The social networks have no age limit for their members. Even a minor can register and own an account with LinkedIn. This contract is considered voidable since the company cannot sue these people for not complying with the terms and conditions of the user agreement. If they do this, then the contract will be rendered void. In this case, of cyber contract, even the adults can repudiate the contract and render it void. Every individual have the right of opening and closing an account anytime they want to. They get into a legally binding contract the moment they sign up but they can as well close the account anytime too. This means that this contract is one sided and if the user breaches it then it becomes void.

Implied contracts

Implied contracts are those contracts, which are agreed upon by actions rather than words. The behavior and actions of individuals can bind them to a contract even without mentioning a word of consent. A good example is when passengers are boarding public service vehicles. They are not necessarily expected to declare they are boarding the vehicle to be taken to their destination and that they will pay. This statement even sounds absurd. By getting into the vehicle, they have already agreed to the terms of a contract and are expected adhere to them by making the necessary payments. This contract is also applicable in the social networks (Stone 124). The user does not declare verbally that they have entered into a contract with the providers. However, the action of signing up and accepting the terms and conditions make the contract complete and binding.

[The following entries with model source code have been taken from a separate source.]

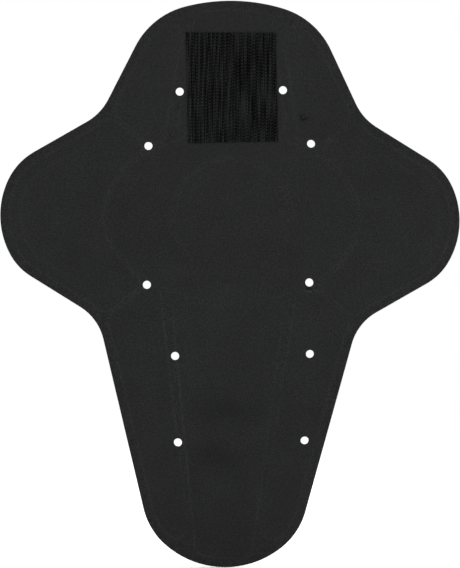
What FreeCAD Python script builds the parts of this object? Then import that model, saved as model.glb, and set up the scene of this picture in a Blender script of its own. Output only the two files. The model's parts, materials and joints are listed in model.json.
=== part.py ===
import FreeCAD, Part
import math
import os

import Sketcher

# Back protector insert for a motorcycle jacket, upright as it is worn.
# X is to the right and Z up towards the neck, seen from the wearer's side; Y points away from the wearer.
# The origin is the middle of the outline on the face of the comfort sheet, so the foam fills Y from 0 up
# and the hook tape stands on the other side, below Y = 0.
# Layers from the wearer outwards: hook tape, comfort sheet, lower impact blocks, upper impact blocks.
# The foam flexes on three straight lines, one beside each wing and one below the ring. Each line is a
# thin slit here, and its pivot axis lies on the face of the comfort sheet.

DOC = FreeCAD.newDocument("back_protector")
SIZES = DOC.addObject("Spreadsheet::Sheet", "Sizes")

# Millimetres and degrees.
DIMENSIONS = [
    # outline: right half, clockwise from the crown; its left half is the mirror image
    ("half_length", 237.5),
    ("crown_radius", 152),
    ("shoulder_radius", 65),
    ("shoulder_centre_across", 23.6),
    ("neck_slope", 64),
    ("upper_crotch_radius", 46),
    ("wing_top_slope", 30.8),
    ("wing_upper_radius", 53),
    ("wing_tip_radius", 69),
    ("wing_lower_radius", 49),
    ("wing_centre_across", 123.6),
    ("wing_centre_height", 55.4),
    ("wing_upper_centre_height", 62.2),
    ("wing_lower_centre_height", 45.5),
    ("wing_base_slope", 30.8),
    ("lower_crotch_radius", 43.5),
    ("lumbar_slope", 75.6),
    ("corner_radius", 58.5),
    ("corner_centre_across", 11.3),
    ("tail_radius", 76),
    # foam layers
    ("sheet_thickness", 4),
    ("lower_thickness", 6),
    ("upper_thickness", 6),
    ("lower_rim", 7.5),
    ("upper_rim", 11),
    ("lower_gap", 3.3),
    ("upper_gap", 10.3),
    ("lower_corner", 10),
    ("upper_corner", 6),
    ("lower_inner_corner", 7),
    ("upper_inner_corner", 3.4),
    # how the blocks share the outline
    ("ring_across", 1.7),
    ("ring_height", 56.2),
    ("ring_half_width", 106.4),
    ("ring_half_height", 72.9),
    ("disc_radius", 49.4),
    ("slot_angle", 39.2),
    ("spine_half_width", 57.4),
    ("nape_lean", 7.8),
    ("lumbar_lean", 6.5),
    ("reach", 300),
    # flex lines
    ("lumbar_flex_height", -32),
    ("slit", 0.4),
    # vent holes, punched through every layer, slightly askew on the outline
    ("vent_diameter", 6.8),
    ("punch_turn", 1.9),
    ("crown_vent_height", 161.8),
    ("crown_vent_left", -38.7),
    ("crown_vent_right", 47.8),
    ("upper_vent_height", 116.7),
    ("upper_vent_left", -65.6),
    ("upper_vent_right", 70.8),
    ("lower_vent_height", 0.3),
    ("lower_vent_left", -68.6),
    ("lower_vent_right", 67.6),
    ("waist_vent_height", -59.7),
    ("waist_vent_left", -45.8),
    ("waist_vent_right", 67.3),
    ("tail_vent_height", -132.2),
    ("tail_vent_left", -44.5),
    ("tail_vent_right", 61.8),
    # hook tape, cut by hand a little out of square
    ("tape_across", -0.3),
    ("tape_height", 164.7),
    ("tape_turn", 2.2),
    ("tape_width", 75.5),
    ("tape_length", 91.5),
    ("tape_skew", 1.9),
    ("film_thickness", 0.3),
    ("film_inset", 1.5),
    ("weave_thickness", 0.5),
    ("hook_height", 1.0),
    ("hook_pitch", 3.4),
    ("hook_width", 1.7),
    ("hook_margin", 1.6),
]

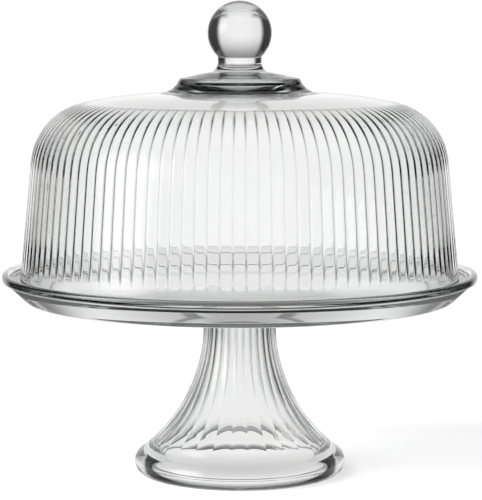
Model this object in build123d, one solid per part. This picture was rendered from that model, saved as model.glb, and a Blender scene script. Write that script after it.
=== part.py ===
"""Glass cake stand with a ribbed dome.

A footed plate carries a lift-off dome. Each of these two loose pieces is made
of two glass parts, pressed separately and fused while hot: plate and pedestal,
dome_shell and knob. Millimetres, +Z up, origin on the table at the centre of
the foot, everything round the Z axis.
"""

from build123d import *
import os
from math import acos, asin, atan2, cos, pi, radians, sin, sqrt, tan

# ---- Driving dimensions ---------------------------------------------------
PLATE_RADIUS = 165.0        # over the rim
SEAT_HEIGHT = 137.9         # ledge that the dome stands on, above the table
RIM_RISE = 3.7              # rim crest above the ledge
WELL_RADIUS = 131.0         # flat floor for the cake
WELL_DROP = 7.1             # well floor below the ledge
PLATE_GLASS = 7.5           # thickness of the plate at its heel
RIM_BEAD = 4.9              # height of the bead along the rim

FOOT_RADIUS = 73.7          # over the foot bead
FOOT_BEAD = 9.2             # radius of the bead's round section
FOOT_FLAT = 0.4             # ground off the bead, so that it stands on a flat ring
NECK_RADIUS = 25.1          # pedestal just under the plate
FLARE_RADIUS = 112.0        # arc of the pedestal's outline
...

The digital millennium Copyright Act

The digital millennium Copyright Act is a copyright law, which was endorsed in the United States in 1998 by the then president Bill Clinton. This act enabled the implementation of World Intellectual Property Organization’s treaties[6]. It states that the production and distribution of technology or services related to it whose intentions are to dodge the controlled access to materials with copyrights are considered criminal acts (U.S. Copyright Office 10). This law increased the penalties on the violation of copyrighted property including the intellectual property. It therefore required internet service providers to sign an agreement which they were called upon to provide sufficient legal protection against the circumvention of the efficient technological measures put up to protect other people’s intellectual properties.

LinkedIn as one of the providers of online services has the liability of filtering the content transmitted through its network. To be able to get this information, it has an application through which users can report anything malicious in the network (U.S. Copyright Office 11). If a person posts something that infringes another person’s rights, this is reported and the LinkedIn team will immediately block the person’s account and take legal action against them. This has worked well with other social networks such as Face book.




Works Cited:

August, Ray. “International Cyber-Jurisdiction: a Comparative Analysis.” American Business

Law Journal. 39.4 (2002): 531. Print.

Stone, Richard. The Modern Law of Contract. London, UK: Routledge-Cavendish, 2008. Print.

U.S. Copyright Office. The Digital Millennium Copyright Act of 1998: Report Together with Additional Views (to Accompany S. 2037). Washington, D.C, 1998. Print.

[1] U.S. Copyright Office. The Digital Millennium Copyright Act of 1998: Report Together with Additional Views (to Accompany S. 2037). Washington, D.C, 1998.

[2] August, Ray. “International Cyber-Jurisdiction: a Comparative Analysis.” American Business

Law Journal. 39.4 (2002)

[3] August, Ray. “International Cyber-Jurisdiction: a Comparative Analysis.” American Business

Law Journal. 39.4 (2002)

[4] Stone, Richard. The Modern Law of Contract. London, UK: Routledge-Cavendish, 2008.

[5] Stone, Richard. The Modern Law of Contract. London, UK: Routledge-Cavendish, 2008.